Das habe ich probiert. Jedoch besteht der Anfang eines Threads bei mir immer aus einem Dialog. Wenn ich join benutze ist das Dialogfenster komplett weiß und ich kann nix machen.


----------



## Joose (11. Jun 2014)

Jap weil sich Thread und GUI-Thread hier in die Quere kommen.
Der GUI-Thread und dein Thread sollten unabhängig von einander laufen!
Stichwort: SwingWorker with Thread


----------



## Joey85 (11. Jun 2014)

Könntest du mir n kurzes Beispiel geben?


----------



## Joose (11. Jun 2014)

Mit meinen Stichwort findest du auf Google Beispiele und Erklärungen wie Sand am Meer.


----------



## Joey85 (12. Jun 2014)

Könnte man nicht auch die threads irgendwie synchronisieren?


----------



## Joose (12. Jun 2014)

Joey85 hat gesagt.:


> Könnte man nicht auch die threads irgendwie synchronisieren?
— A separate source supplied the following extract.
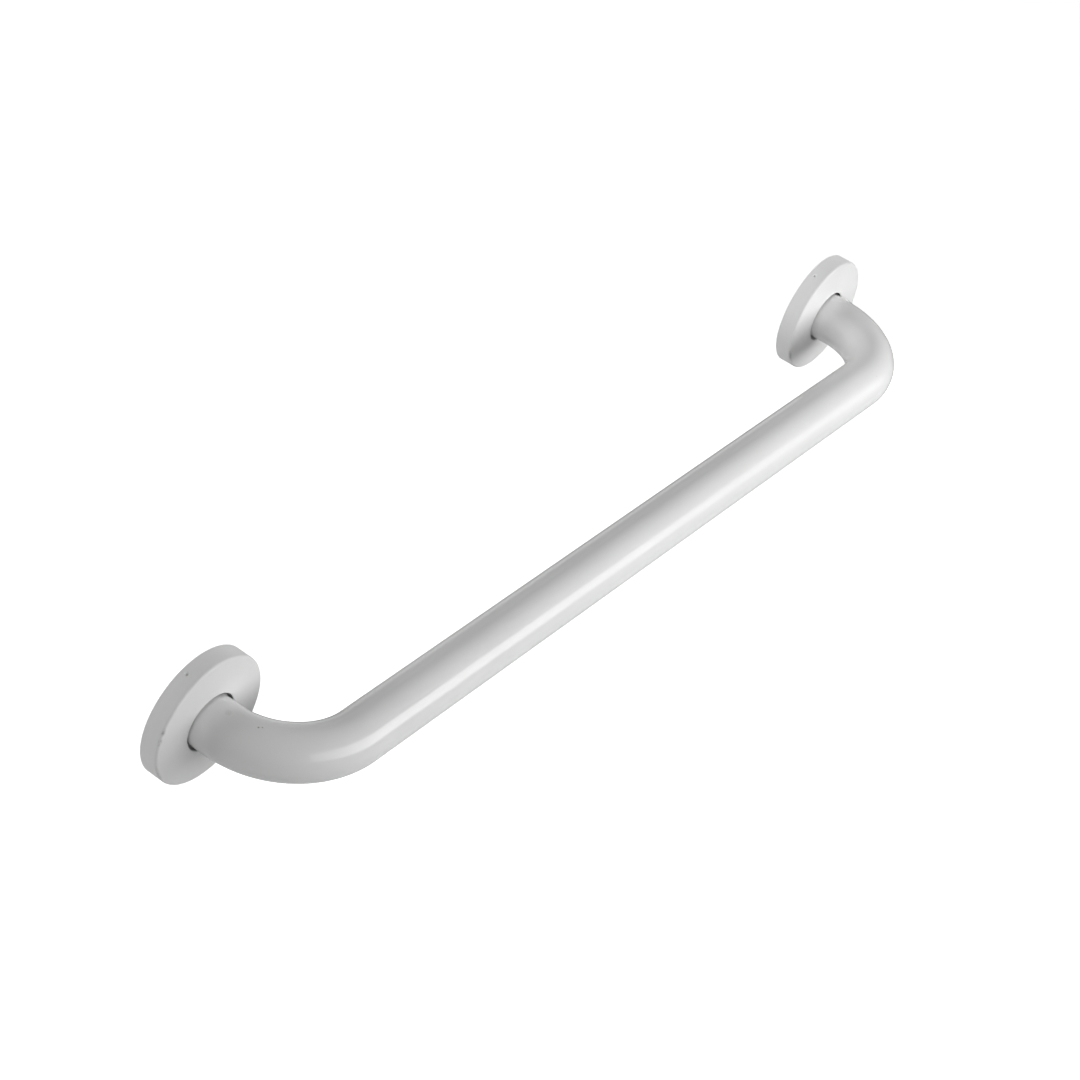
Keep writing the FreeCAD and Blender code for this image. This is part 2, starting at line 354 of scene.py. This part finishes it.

Was genau willst du nun erreichen? Sollen sie parallel oder seriell laufen?
Was aber auf alle Fälle zu machen wäre -> GUI aus dem Thread raus

Ein simples Code Beispiel was du hast wäre natürlich praktisch


----------



## Joey85 (12. Jun 2014)

OK. Die threads sollen seriell laufen.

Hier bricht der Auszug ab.